Now, if you couldn’t tell by this point in the story, the stuffed dog is simply named “Dog”. I don’t remember how or when he was christened with this name, but it was easy for Shane and we just sort of went with it. And, after a few months of realizing that Dog was a permanent fixture in Shane’s life, we realized we needed a plan B. We knew there would be a time that, alas, we would not be able to track down Dog at Shop Rite or get the puke off in time, and wanted to be prepared. OH, I was proud of myself. I found out where Dog came from and ordered his twin brother. Tada! Decoy Dog is born. I tucked Decoy away in a drawer and decided that the next time Dog took a little washer spa day, I would simply make the switch; Shane never to be the wiser.

Probably about a month after Decoy arrived to the house and began his hibernation in the drawer we never open, he was needed for his big debut. Dog had taken a bath in a bowl of cheerios and needed to get cleaned up. I decided that now was as good a time as ever to wash him. Typically, I had waited until the evening when Shane was asleep to creep Grinch style into his room and steal Dog for the washer, but I figured since I’d been “oh so clever” as to purchase Decoy, I’d give him a test run. I pulled the old switcheroo and by the time I’d gotten back up from the washing room, Shane had easily figured out the difference. “Doh?” as he called him back then. “Yes, Dog!” I said cheerfully. I’m not buying this lady. “Doh?” he looked down at the imposter. “Say hi Doggie! That’s your Doggie! Can you say hi?” Can you say bullsh-t, Mom? “Doh?” By now, his lip was quivering and he’d thrown Decoy onto the kitchen floor. Crap balls, I’d been caught.   I raced down to the washer, but it was too late. Dog was covered in soap and soaked with water. Sigh. What’s 32 minutes of screaming anyway?
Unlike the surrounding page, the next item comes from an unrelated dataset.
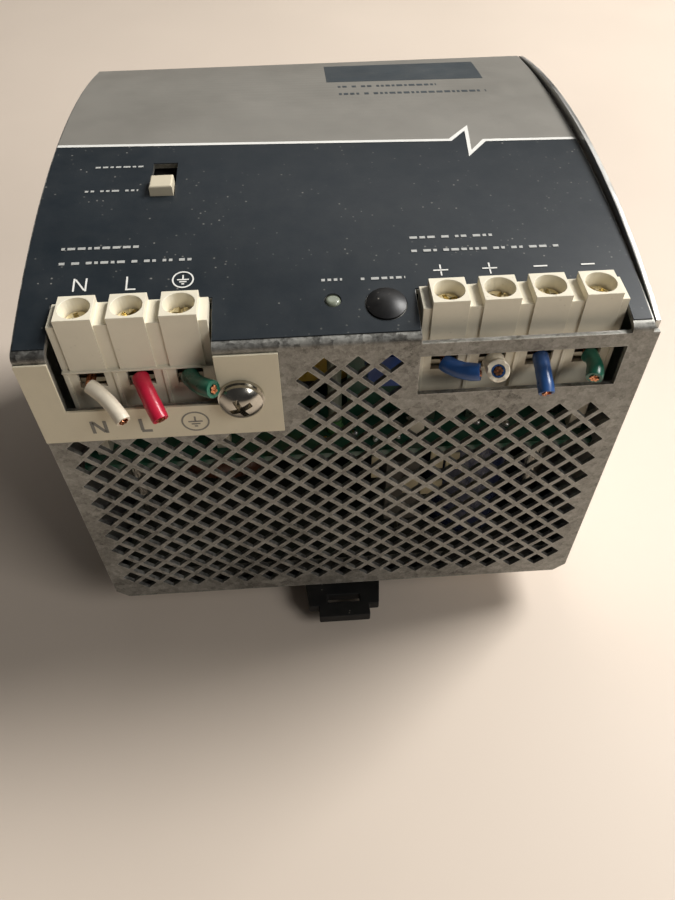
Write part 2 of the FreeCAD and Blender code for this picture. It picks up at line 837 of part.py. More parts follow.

Authors note: 4 years after his debut, Decoy is doing well. Although he never made it big, he did earn the name “Decoy” and now has a spot on Shane’s bed with the rest of his stuffed animals. He went through a slight depression after his initial rejection, but after going through a 12 Step program and finding the light at the end of the tunnel, he’s now content with his spot as a C-Rated toy.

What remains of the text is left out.